**Your goal**. Exactly repeat the full listing that follows.

**Raw data**.
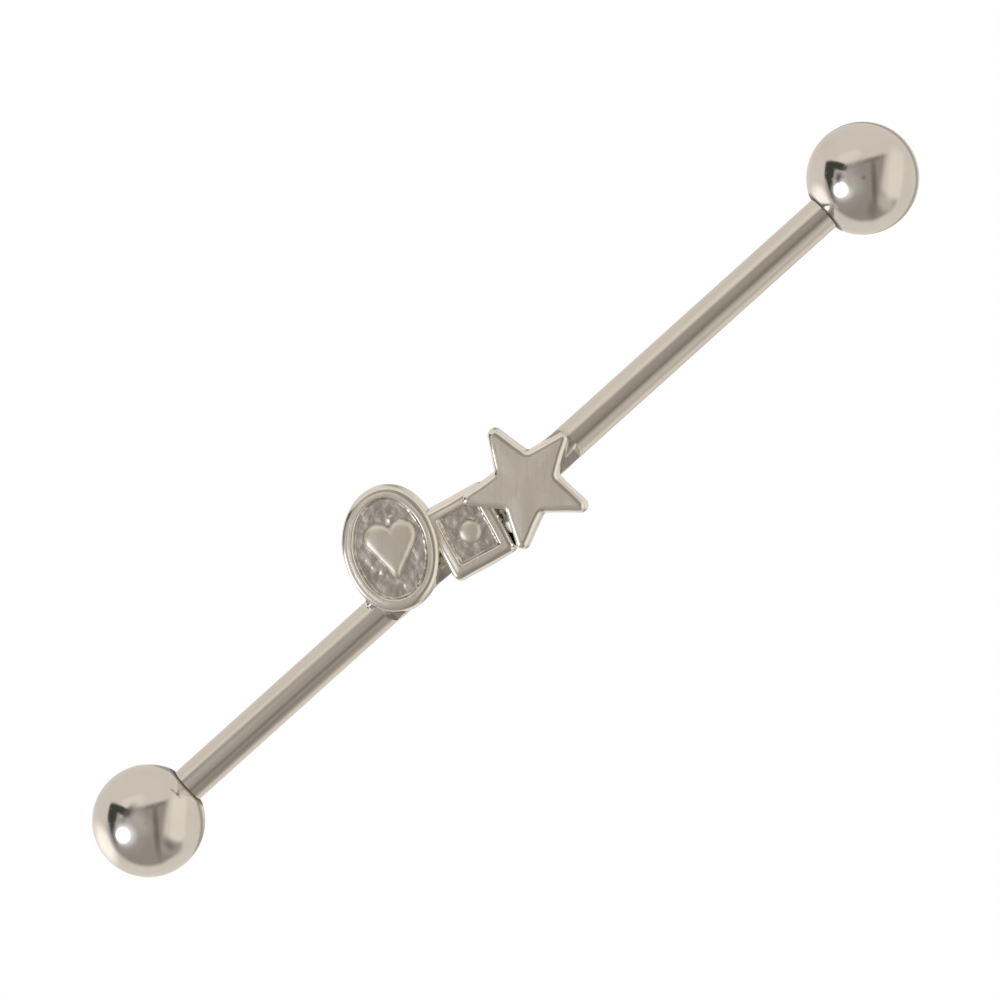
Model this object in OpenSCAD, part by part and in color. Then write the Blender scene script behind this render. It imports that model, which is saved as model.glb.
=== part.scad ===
/* [Bar] */
// Diameter of the bar, 14 gauge
bar_d = 1.6; // [1.4:0.1:1.8]
// Bare length between the flats of the two balls, one and a half inches
bar_length = 38; // [34:1:42]

/* [Screw ends] */
// Crest diameter of the rolled thread
thread_d = 1.55; // [1.3:0.05:1.55]
// Depth of the thread from crest to root
thread_depth = 0.19; // [0.1:0.01:0.25]
// Distance from one crest to the next
thread_pitch = 0.35; // [0.25:0.05:0.5]
// Number of turns on each end
thread_turns = 7; // [4:1:7]

/* [Balls] */
// Diameter of each ball
ball_d = 5; // [4.5:0.1:6]
// Diameter of the flat where the bar enters
ball_flat_d = 2; // [2:0.1:3]
// Gap between the bar and the wall of the ball's hole
screw_gap = 0.05; // [0.03:0.01:0.08]
// Width of the small chamfer at the mouth of the hole
mouth_chamfer = 0.08; // [0.02:0.01:0.15]

/* [Charm] */
// Height of the charm's flat back above the bar's axis
charm_back = 0.72; // [0.6:0.01:0.76]
// How much the back of the square stands in from the other backs
square_back_step = 0.03; // [0.01:0.01:0.04]
// Height of the oval's face above the bar's axis
oval_face = 2; // [1.8:0.05:2.2]
// Height of the square's face above the bar's axis
square_face = 1.68; // [1.5:0.02:1.8]
// Height of the star's face above the bar's axis
star_face = 2.05; // [1.9:0.05:2.2]
// Radius of the rounded edges of the casting
edge_round = 0.2; // [0.1:0.02:0.26]
// Depth of the sunken fields
field_depth = 0.32; // [0.1:0.02:0.5]

/* [Oval] */
// Width of the oval plate
oval_w = 4.4; // [4:0.1:4.8]
// Height of the oval plate
oval_h = 5.7; // [5.2:0.1:6]
// Width of its raised border
oval_border = 0.6; // [0.4:0.02:0.8]
// Place of the oval along the bar
oval_along = -5.15; // [-5.4:0.05:-4.9]
// Place of the oval across the bar
oval_across = 1.75; // [1.5:0.05:2]
// Turn of the oval against the bar
oval_turn = -31; // [-40:1:-20]

/* [Heart] */
// Radius of each lobe of the raised heart
lobe_r = 0.66; // [0.5:0.02:0.7]
// Distance of a lobe's centre from the heart's middle line
lobe_offset = 0.54; // [0.4:0.02:0.6]
// Distance from the line of the lobes down to the middle of the rounded tip
tip_drop = 1.75; // [1.4:0.05:1.9]
// Radius of the rounded tip
tip_r = 0.16; // [0.1:0.02:0.3]
// Height of the line of the lobes over the middle of the oval
lobe_rise = 0.55; // [0.4:0.05:0.8]

/* [Square] */
// Width of the square plate
square_w = 3.2; // [2.8:0.1:3.4]
// Height of the square plate
square_h = 3.5; // [3:0.1:3.8]
// Radius of its corners
square_corner = 0.35; // [0.3:0.05:0.6]
// Width of its raised border
square_border = 0.62; // [0.4:0.02:0.8]
// Diameter of the raised stud in its field
stud_d = 1.1; // [0.8:0.1:1.3]
// Place of the square along the bar
square_along = -2.1; // [-2.4:0.1:-1.8]
// Place of the square across the bar
square_across = 0; // [-0.3:0.1:0.3]
// Turn of the square against the bar
square_turn = -13; // [-20:1:-5]

/* [Star] */
// Distance from the star's centre to the ends of its points
star_r = 2.9; // [2.6:0.05:3.1]
// Distance from the star's centre to the corners between its points
star_inner_r = 1.45; // [1.2:0.05:1.6]
// Radius of the rounded points
point_r = 0.34; // [0.3:0.02:0.5]
// Place of the star along the bar
star_along = 1.15; // [1:0.05:1.4]
// Place of the star across the bar
star_across = -0.1; // [-0.4:0.05:0.2]
// Turn of the star's first point against the bar
star_turn = 9; // [0:1:20]

/* [Solder] */
// Width of the solder bed under the charm
solder_w = 1.3; // [1.1:0.05:1.5]
// Thickness of the solder that wets the bar under the charm
solder_skin = 0.05; // [0.03:0.01:0.08]
// Diameter of the small bead of solder beside the oval
solder_bead_d = 0.6; // [0.4:0.05:0.8]
// Place of the bead along the bar
solder_bead_along = -7.45; // [-7.6:0.05:-7.2]

/* [Hidden] */
steel = "#BDB5A8";
STAR_POINTS = 5;
OVAL_END = -1;
STAR_END = 1;
round_facets = 96;
edge_facets = 16;
outline_facets = 48;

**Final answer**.
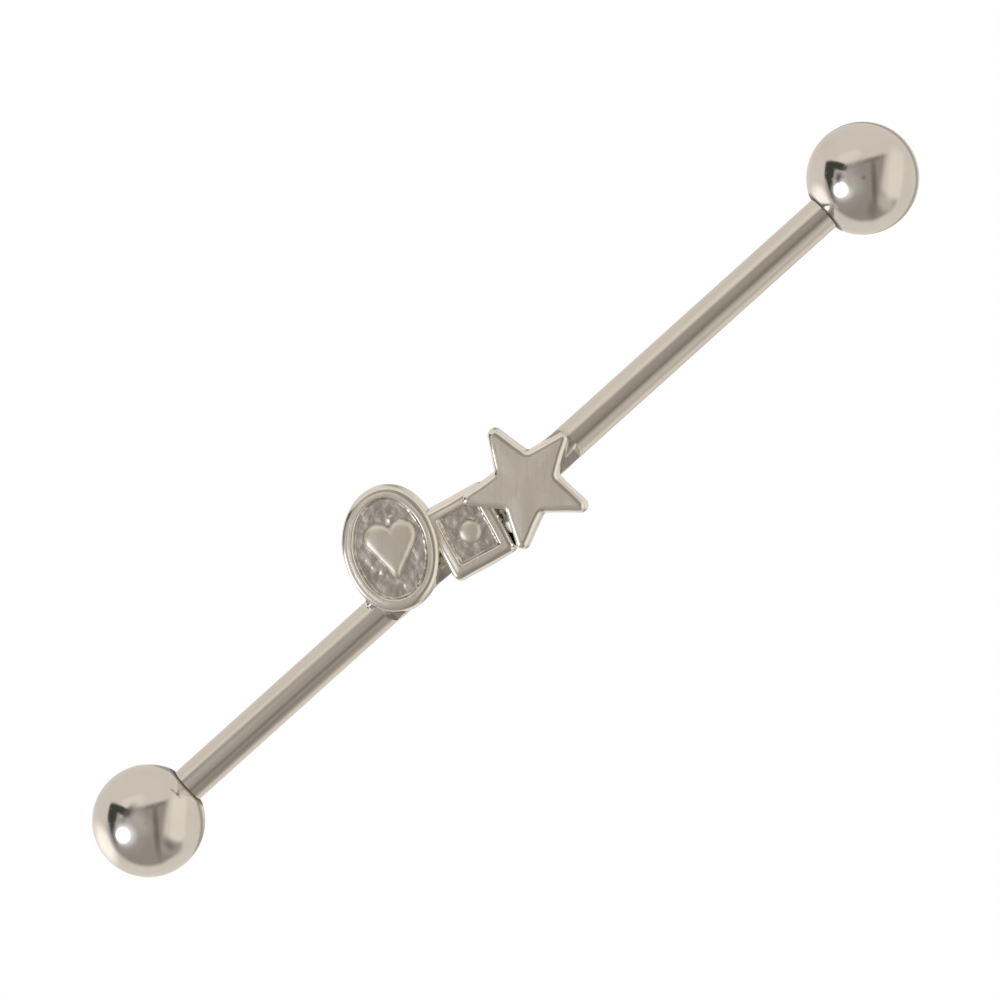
Model this object in OpenSCAD, part by part and in color. Then write the Blender scene script behind this render. It imports that model, which is saved as model.glb.
=== part.scad ===
/* [Bar] */
// Diameter of the bar, 14 gauge
bar_d = 1.6; // [1.4:0.1:1.8]
// Bare length between the flats of the two balls, one and a half inches
bar_length = 38; // [34:1:42]

/* [Screw ends] */
// Crest diameter of the rolled thread
thread_d = 1.55; // [1.3:0.05:1.55]
// Depth of the thread from crest to root
thread_depth = 0.19; // [0.1:0.01:0.25]
// Distance from one crest to the next
thread_pitch = 0.35; // [0.25:0.05:0.5]
// Number of turns on each end
thread_turns = 7; // [4:1:7]

/* [Balls] */
// Diameter of each ball
ball_d = 5; // [4.5:0.1:6]
// Diameter of the flat where the bar enters
ball_flat_d = 2; // [2:0.1:3]
// Gap between the bar and the wall of the ball's hole
screw_gap = 0.05; // [0.03:0.01:0.08]
// Width of the small chamfer at the mouth of the hole
mouth_chamfer = 0.08; // [0.02:0.01:0.15]

/* [Charm] */
// Height of the charm's flat back above the bar's axis
charm_back = 0.72; // [0.6:0.01:0.76]
// How much the back of the square stands in from the other backs
square_back_step = 0.03; // [0.01:0.01:0.04]
// Height of the oval's face above the bar's axis
oval_face = 2; // [1.8:0.05:2.2]
// Height of the square's face above the bar's axis
square_face = 1.68; // [1.5:0.02:1.8]
// Height of the star's face above the bar's axis
star_face = 2.05; // [1.9:0.05:2.2]
// Radius of the rounded edges of the casting
edge_round = 0.2; // [0.1:0.02:0.26]
// Depth of the sunken fields
field_depth = 0.32; // [0.1:0.02:0.5]

/* [Oval] */
// Width of the oval plate
oval_w = 4.4; // [4:0.1:4.8]
// Height of the oval plate
oval_h = 5.7; // [5.2:0.1:6]
// Width of its raised border
oval_border = 0.6; // [0.4:0.02:0.8]
// Place of the oval along the bar
oval_along = -5.15; // [-5.4:0.05:-4.9]
// Place of the oval across the bar
oval_across = 1.75; // [1.5:0.05:2]
// Turn of the oval against the bar
oval_turn = -31; // [-40:1:-20]

/* [Heart] */
// Radius of each lobe of the raised heart
lobe_r = 0.66; // [0.5:0.02:0.7]
// Distance of a lobe's centre from the heart's middle line
lobe_offset = 0.54; // [0.4:0.02:0.6]
// Distance from the line of the lobes down to the middle of the rounded tip
tip_drop = 1.75; // [1.4:0.05:1.9]
// Radius of the rounded tip
tip_r = 0.16; // [0.1:0.02:0.3]
// Height of the line of the lobes over the middle of the oval
lobe_rise = 0.55; // [0.4:0.05:0.8]

/* [Square] */
// Width of the square plate
square_w = 3.2; // [2.8:0.1:3.4]
// Height of the square plate
square_h = 3.5; // [3:0.1:3.8]
// Radius of its corners
square_corner = 0.35; // [0.3:0.05:0.6]
// Width of its raised border
square_border = 0.62; // [0.4:0.02:0.8]
// Diameter of the raised stud in its field
stud_d = 1.1; // [0.8:0.1:1.3]
// Place of the square along the bar
square_along = -2.1; // [-2.4:0.1:-1.8]
// Place of the square across the bar
square_across = 0; // [-0.3:0.1:0.3]
// Turn of the square against the bar
square_turn = -13; // [-20:1:-5]

/* [Star] */
// Distance from the star's centre to the ends of its points
star_r = 2.9; // [2.6:0.05:3.1]
// Distance from the star's centre to the corners between its points
star_inner_r = 1.45; // [1.2:0.05:1.6]
// Radius of the rounded points
point_r = 0.34; // [0.3:0.02:0.5]
// Place of the star along the bar
star_along = 1.15; // [1:0.05:1.4]
// Place of the star across the bar
star_across = -0.1; // [-0.4:0.05:0.2]
// Turn of the star's first point against the bar
star_turn = 9; // [0:1:20]

/* [Solder] */
// Width of the solder bed under the charm
solder_w = 1.3; // [1.1:0.05:1.5]
// Thickness of the solder that wets the bar under the charm
solder_skin = 0.05; // [0.03:0.01:0.08]
// Diameter of the small bead of solder beside the oval
solder_bead_d = 0.6; // [0.4:0.05:0.8]
// Place of the bead along the bar
solder_bead_along = -7.45; // [-7.6:0.05:-7.2]

/* [Hidden] */
steel = "#BDB5A8";
STAR_POINTS = 5;
OVAL_END = -1;
STAR_END = 1;
round_facets = 96;
edge_facets = 16;
outline_facets = 48;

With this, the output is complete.